» Data:
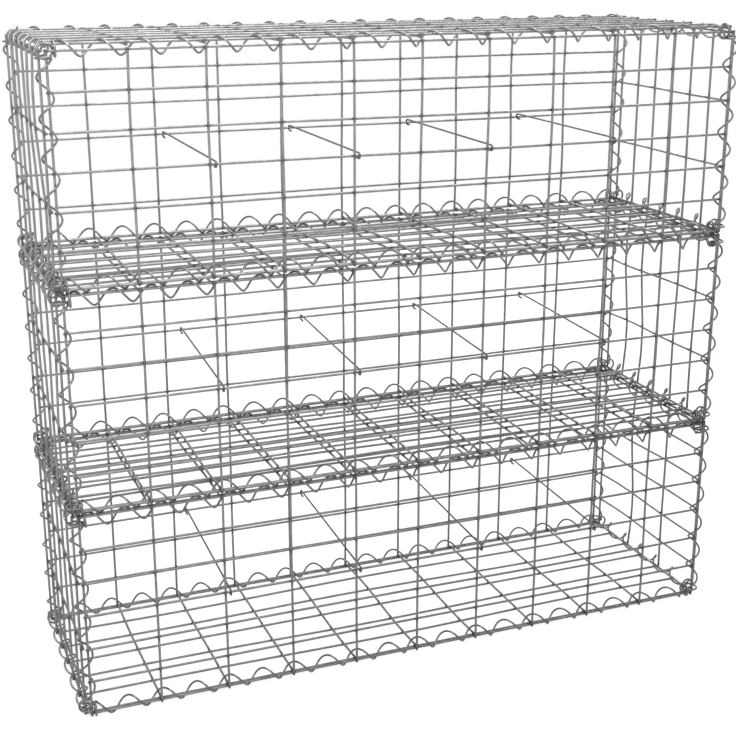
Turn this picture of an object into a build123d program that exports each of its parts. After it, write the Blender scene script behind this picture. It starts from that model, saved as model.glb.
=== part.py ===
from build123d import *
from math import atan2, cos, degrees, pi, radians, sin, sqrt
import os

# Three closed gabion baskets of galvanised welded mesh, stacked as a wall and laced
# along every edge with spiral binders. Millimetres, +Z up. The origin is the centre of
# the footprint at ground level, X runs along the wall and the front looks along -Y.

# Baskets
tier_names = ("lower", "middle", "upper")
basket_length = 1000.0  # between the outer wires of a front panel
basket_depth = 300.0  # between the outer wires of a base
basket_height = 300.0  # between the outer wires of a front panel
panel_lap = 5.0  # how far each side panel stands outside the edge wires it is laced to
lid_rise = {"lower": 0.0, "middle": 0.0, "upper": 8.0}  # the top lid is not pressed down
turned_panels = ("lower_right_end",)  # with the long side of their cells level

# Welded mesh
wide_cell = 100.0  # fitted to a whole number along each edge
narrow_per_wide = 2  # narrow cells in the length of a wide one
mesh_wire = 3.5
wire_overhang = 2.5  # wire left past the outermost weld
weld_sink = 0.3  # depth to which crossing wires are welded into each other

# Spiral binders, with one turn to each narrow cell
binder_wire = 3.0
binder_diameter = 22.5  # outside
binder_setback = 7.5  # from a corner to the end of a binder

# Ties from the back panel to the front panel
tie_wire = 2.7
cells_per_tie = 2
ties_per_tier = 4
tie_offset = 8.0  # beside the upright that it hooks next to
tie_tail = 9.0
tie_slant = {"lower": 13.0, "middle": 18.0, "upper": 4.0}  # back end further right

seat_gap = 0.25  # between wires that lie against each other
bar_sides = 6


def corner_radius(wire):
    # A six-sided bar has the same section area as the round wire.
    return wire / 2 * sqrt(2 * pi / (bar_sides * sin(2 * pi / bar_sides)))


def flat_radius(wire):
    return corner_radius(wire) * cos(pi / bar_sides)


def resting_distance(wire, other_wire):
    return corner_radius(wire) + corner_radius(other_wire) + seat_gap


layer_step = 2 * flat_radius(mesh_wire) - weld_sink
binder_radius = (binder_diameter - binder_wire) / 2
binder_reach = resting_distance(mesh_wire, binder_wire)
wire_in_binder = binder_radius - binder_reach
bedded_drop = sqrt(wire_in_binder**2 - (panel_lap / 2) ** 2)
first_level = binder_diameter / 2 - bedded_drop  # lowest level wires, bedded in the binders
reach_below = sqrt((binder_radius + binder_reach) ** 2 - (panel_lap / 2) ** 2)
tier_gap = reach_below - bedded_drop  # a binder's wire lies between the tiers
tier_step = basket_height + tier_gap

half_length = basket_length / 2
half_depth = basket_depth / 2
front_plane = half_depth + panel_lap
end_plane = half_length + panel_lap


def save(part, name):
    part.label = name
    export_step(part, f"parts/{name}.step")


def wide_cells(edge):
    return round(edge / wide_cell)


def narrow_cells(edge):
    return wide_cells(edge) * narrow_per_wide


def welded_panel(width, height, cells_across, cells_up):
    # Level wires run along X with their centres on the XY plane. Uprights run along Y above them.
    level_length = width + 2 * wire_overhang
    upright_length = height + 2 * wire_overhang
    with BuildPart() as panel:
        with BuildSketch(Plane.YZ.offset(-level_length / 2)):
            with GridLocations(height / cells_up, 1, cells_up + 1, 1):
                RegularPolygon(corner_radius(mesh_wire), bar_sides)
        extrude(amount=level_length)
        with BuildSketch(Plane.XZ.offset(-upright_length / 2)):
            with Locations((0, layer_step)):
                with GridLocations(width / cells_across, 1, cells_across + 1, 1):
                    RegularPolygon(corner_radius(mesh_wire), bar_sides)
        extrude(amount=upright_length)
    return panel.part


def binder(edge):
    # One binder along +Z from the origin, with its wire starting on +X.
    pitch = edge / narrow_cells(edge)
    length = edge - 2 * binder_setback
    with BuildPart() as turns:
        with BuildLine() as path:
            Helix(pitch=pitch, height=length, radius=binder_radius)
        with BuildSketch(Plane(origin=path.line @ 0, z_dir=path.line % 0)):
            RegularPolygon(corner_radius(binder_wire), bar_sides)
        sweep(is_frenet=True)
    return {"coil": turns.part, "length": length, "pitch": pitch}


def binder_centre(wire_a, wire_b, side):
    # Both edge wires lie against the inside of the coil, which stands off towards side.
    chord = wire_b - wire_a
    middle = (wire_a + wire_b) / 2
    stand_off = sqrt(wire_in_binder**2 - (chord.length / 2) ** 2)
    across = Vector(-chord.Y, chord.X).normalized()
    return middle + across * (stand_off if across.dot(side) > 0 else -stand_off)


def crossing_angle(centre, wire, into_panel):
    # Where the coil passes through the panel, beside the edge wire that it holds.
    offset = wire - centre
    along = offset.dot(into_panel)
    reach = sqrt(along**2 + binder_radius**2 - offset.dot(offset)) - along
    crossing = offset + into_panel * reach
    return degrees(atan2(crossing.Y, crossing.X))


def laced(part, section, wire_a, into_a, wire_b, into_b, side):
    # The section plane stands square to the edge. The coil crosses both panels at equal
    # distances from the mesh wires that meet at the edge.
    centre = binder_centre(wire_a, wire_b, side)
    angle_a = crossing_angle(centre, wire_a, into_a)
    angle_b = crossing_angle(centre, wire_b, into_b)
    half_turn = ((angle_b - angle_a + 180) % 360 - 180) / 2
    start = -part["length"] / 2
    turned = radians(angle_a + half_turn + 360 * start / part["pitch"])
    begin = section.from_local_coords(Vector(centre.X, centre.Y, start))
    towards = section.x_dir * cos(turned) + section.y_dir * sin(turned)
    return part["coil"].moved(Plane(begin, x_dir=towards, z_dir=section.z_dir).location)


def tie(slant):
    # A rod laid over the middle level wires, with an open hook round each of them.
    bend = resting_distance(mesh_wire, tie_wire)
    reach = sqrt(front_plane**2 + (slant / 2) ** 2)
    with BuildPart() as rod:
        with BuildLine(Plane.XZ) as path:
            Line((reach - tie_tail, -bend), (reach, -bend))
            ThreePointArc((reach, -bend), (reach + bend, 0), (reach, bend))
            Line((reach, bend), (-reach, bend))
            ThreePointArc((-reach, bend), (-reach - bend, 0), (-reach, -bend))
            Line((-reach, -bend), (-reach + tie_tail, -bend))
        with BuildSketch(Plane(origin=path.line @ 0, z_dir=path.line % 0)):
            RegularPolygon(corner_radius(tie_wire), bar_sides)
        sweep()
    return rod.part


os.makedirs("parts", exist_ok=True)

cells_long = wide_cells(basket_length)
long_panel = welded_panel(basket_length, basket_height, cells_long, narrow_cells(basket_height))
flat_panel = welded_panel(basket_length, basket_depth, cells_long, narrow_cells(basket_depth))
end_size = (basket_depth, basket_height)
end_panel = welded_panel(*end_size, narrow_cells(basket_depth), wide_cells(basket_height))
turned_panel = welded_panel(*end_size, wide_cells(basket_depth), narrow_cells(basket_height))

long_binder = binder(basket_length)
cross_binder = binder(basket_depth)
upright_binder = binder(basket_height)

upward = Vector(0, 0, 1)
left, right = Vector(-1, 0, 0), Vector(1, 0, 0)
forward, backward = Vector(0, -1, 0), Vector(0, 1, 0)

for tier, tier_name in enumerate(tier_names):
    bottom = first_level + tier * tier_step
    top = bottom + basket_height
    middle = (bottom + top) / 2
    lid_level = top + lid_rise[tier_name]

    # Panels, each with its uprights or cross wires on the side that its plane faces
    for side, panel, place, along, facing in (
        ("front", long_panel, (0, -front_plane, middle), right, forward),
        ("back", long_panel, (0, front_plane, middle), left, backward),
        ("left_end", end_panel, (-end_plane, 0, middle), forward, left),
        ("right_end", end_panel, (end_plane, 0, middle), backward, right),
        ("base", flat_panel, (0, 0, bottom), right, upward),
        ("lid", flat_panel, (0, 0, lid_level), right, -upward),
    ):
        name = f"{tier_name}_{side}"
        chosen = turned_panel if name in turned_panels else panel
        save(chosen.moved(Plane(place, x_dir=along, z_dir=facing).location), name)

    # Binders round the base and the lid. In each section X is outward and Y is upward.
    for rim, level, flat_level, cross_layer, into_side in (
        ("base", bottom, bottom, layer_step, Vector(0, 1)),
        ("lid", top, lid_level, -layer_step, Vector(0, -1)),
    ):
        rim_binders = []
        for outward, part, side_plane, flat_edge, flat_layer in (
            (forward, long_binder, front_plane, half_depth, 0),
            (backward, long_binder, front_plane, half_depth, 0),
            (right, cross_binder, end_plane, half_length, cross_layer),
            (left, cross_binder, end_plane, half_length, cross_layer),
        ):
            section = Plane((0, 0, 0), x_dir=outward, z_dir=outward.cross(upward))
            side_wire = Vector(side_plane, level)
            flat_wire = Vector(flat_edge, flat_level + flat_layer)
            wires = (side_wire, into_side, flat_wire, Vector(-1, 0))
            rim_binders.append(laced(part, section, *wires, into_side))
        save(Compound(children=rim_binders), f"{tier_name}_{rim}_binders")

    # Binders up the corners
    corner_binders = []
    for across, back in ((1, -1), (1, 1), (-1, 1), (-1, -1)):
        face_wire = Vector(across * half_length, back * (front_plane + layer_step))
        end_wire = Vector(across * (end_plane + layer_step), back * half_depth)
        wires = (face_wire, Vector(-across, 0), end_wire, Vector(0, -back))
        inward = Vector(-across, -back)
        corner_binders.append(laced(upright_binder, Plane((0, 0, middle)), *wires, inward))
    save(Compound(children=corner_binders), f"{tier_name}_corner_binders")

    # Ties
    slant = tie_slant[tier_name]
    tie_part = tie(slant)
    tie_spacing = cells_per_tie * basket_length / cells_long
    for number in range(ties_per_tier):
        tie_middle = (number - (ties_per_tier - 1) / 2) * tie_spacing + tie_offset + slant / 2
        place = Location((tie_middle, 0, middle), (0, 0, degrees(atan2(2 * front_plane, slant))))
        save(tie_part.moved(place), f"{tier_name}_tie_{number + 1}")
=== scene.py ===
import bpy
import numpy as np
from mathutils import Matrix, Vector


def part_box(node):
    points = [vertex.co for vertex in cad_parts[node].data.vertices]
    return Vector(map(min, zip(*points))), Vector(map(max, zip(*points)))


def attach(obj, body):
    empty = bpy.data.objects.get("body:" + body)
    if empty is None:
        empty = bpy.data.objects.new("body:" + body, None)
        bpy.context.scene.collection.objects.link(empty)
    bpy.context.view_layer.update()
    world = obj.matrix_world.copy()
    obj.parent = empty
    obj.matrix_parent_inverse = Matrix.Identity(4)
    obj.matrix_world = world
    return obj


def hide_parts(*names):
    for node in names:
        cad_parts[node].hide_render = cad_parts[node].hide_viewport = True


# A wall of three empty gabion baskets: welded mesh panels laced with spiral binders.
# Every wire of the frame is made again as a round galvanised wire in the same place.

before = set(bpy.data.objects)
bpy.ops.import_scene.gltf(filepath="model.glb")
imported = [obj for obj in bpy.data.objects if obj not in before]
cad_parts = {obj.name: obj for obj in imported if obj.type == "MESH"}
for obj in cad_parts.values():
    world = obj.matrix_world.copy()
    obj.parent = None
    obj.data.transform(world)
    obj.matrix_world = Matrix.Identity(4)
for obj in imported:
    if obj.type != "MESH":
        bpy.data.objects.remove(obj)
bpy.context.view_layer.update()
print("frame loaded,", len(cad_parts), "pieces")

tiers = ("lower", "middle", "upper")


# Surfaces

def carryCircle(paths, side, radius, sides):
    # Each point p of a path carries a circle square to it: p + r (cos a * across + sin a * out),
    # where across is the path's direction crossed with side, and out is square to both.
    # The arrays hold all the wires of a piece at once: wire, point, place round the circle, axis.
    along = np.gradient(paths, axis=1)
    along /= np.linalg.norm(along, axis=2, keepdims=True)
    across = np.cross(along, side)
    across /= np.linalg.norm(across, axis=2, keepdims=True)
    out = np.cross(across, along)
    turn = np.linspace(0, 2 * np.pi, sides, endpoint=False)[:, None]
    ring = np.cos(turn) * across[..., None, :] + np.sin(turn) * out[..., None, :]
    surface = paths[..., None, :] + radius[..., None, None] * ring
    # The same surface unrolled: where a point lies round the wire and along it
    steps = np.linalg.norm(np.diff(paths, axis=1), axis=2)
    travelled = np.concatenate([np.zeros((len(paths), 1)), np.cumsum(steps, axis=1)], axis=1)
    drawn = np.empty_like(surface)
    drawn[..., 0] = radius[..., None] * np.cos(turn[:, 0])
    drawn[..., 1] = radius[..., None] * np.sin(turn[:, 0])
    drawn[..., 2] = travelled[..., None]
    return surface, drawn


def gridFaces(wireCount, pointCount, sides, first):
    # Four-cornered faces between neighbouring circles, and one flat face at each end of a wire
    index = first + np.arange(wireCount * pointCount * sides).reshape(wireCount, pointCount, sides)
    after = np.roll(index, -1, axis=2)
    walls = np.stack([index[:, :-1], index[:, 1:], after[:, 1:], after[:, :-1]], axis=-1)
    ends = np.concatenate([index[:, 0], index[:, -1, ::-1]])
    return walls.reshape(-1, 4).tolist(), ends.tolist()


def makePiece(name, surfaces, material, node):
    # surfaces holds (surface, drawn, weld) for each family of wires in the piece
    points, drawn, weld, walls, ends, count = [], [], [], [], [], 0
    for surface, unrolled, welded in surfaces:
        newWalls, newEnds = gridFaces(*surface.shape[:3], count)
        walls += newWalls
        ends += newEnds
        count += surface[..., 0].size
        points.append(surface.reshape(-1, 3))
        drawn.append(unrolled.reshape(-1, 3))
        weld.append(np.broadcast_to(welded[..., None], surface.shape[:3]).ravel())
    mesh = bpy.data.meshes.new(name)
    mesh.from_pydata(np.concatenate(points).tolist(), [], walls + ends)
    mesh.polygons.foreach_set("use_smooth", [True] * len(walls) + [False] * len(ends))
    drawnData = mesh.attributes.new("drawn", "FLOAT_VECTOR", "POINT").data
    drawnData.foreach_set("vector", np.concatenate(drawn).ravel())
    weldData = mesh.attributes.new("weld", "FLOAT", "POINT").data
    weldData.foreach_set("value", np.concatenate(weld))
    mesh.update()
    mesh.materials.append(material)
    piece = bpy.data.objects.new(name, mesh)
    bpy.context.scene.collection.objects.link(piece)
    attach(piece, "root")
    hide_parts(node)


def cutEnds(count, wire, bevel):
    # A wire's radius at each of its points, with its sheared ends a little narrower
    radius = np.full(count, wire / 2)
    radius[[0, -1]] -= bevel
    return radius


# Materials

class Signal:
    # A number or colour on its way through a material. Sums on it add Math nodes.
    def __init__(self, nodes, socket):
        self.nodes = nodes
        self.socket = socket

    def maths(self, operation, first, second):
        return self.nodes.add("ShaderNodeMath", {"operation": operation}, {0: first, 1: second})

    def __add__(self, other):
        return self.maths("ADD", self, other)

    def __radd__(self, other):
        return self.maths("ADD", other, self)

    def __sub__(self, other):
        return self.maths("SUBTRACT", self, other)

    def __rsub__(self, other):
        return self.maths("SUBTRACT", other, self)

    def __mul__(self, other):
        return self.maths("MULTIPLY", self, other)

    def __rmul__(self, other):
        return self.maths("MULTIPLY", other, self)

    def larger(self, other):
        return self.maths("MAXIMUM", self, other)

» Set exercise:
In this exercise, copy only the lines from the opening line of the material through the line where "# the footprint" appears.

» Finished exercise:
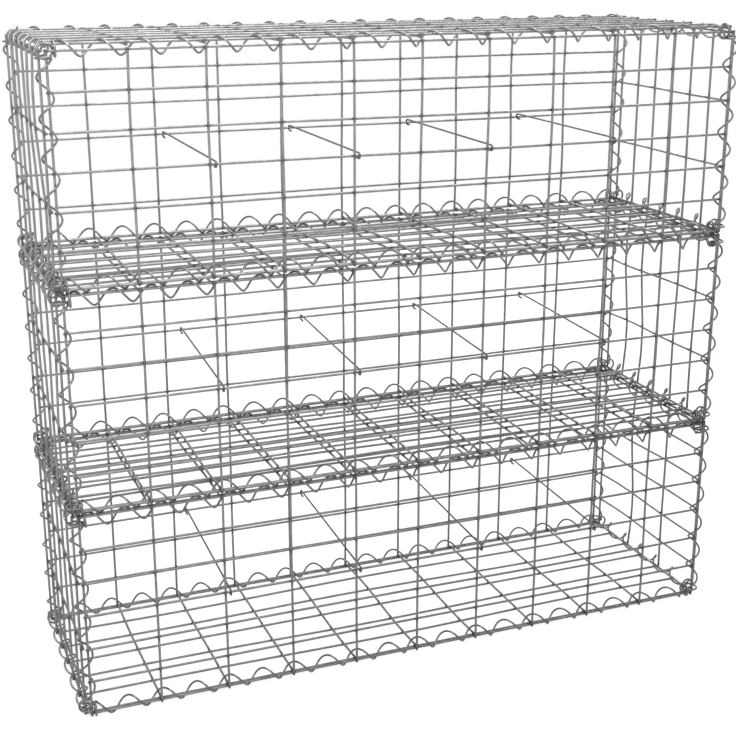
Turn this picture of an object into a build123d program that exports each of its parts. After it, write the Blender scene script behind this picture. It starts from that model, saved as model.glb.
=== part.py ===
from build123d import *
from math import atan2, cos, degrees, pi, radians, sin, sqrt
import os

# Three closed gabion baskets of galvanised welded mesh, stacked as a wall and laced
# along every edge with spiral binders. Millimetres, +Z up. The origin is the centre of
# the footprint at ground level, X runs along the wall and the front looks along -Y.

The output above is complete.